Some Clouds, 2010

— Album

On Some Clouds, Yann Novak and Marc Manning continue their collaboration utilizing electric guitar and laptop and seek to explore the similar emotional states present in both there work. Always interested in pushing their collaborative process, the artists abandon there previous methods of live processing and chose to record multiple guitar improvisations and build the composition from altered versions of these.

Track Listing

  1. Some Clouds Under Duress

Read Reviews

  • Best of 2010 List: Terje Paulsen

  • Though named after soft, nebulous masses, this piece clanks into being like hammers striking distant anvils. Perhaps these clouds are thunderheads?

    For indeed, even as the tones – emanating from Manning´s guitar and processed by Novak´s computer – become more amorphous and drifty, the ear is still constantly drawn in toward a low, recurring rumble. The two, now veteran collaborators, are masterful at attracting attention to the smallest detail, which may very well hold the deepest meaning.

    Koyuki – ”light snow” – is a small, prestige house established in Italy by fellow minimalists Shinkei (David Sani) and Luigi Turra, both of whom have released on Novak´s equally eminent Dragon´s Eye Recordings. All the artists and both the labels involved are interested in the thing in-between, the path of listening less travelled.
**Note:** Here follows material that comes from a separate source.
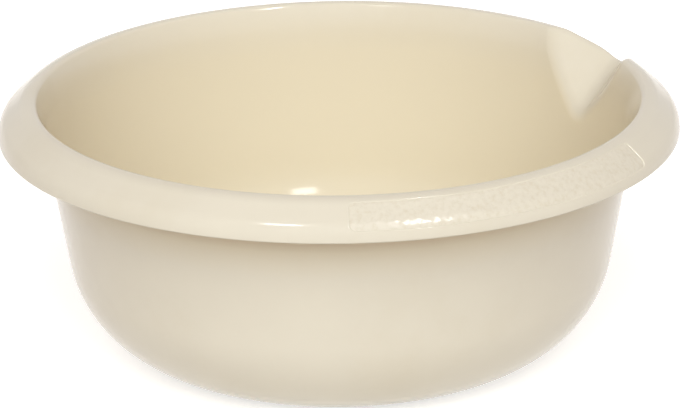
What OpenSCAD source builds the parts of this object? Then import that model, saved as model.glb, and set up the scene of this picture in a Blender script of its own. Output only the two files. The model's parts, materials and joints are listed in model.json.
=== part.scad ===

    As Small Clouds moves toward its end, the Thor-like hammerstrikes have been peeled down to their original source, small, pristine, maybe Oriental bells and cymbals. Or have Novak and Manning done the opposite, whittling thick, unbending steel down into pliable, fragile metal skins?
    – Sonomu.net

  • Concurrent with the release of Relocation.Reconstruction is Some Clouds, a collaboration between Novak and Marc Manning. A thirty-two-minute, single-track piece available in a limited edition of 100 copies, the release appears on the Koyuki (light snow) imprint overseen by David Sani (shinkei) and Luigi Turra. The material is naturally in a long-form, minimalist vein, but it also sounds somewhat different from what one might expect, as Novak and Manning use multiple electric guitar improvisations in conjunction with laptop processing to generate the material. An undercurrent of low-level rumble acts as a connecting thread throughout, while blurry, silvery washes drift in, yes, cloud-like manner up above. The piece grows ghostlier, haunted even, as long plumes of muffled tones exhale with growing intensity until a state of calm settles in, with the piece’s multiple layers cohering into a thick drone. Framed by percussive accents that add a gamelan-like character to the work’s opening and closing sections, Some Clouds gradually disappears, growing ever quieter in its final minutes until it drifts entirely from view.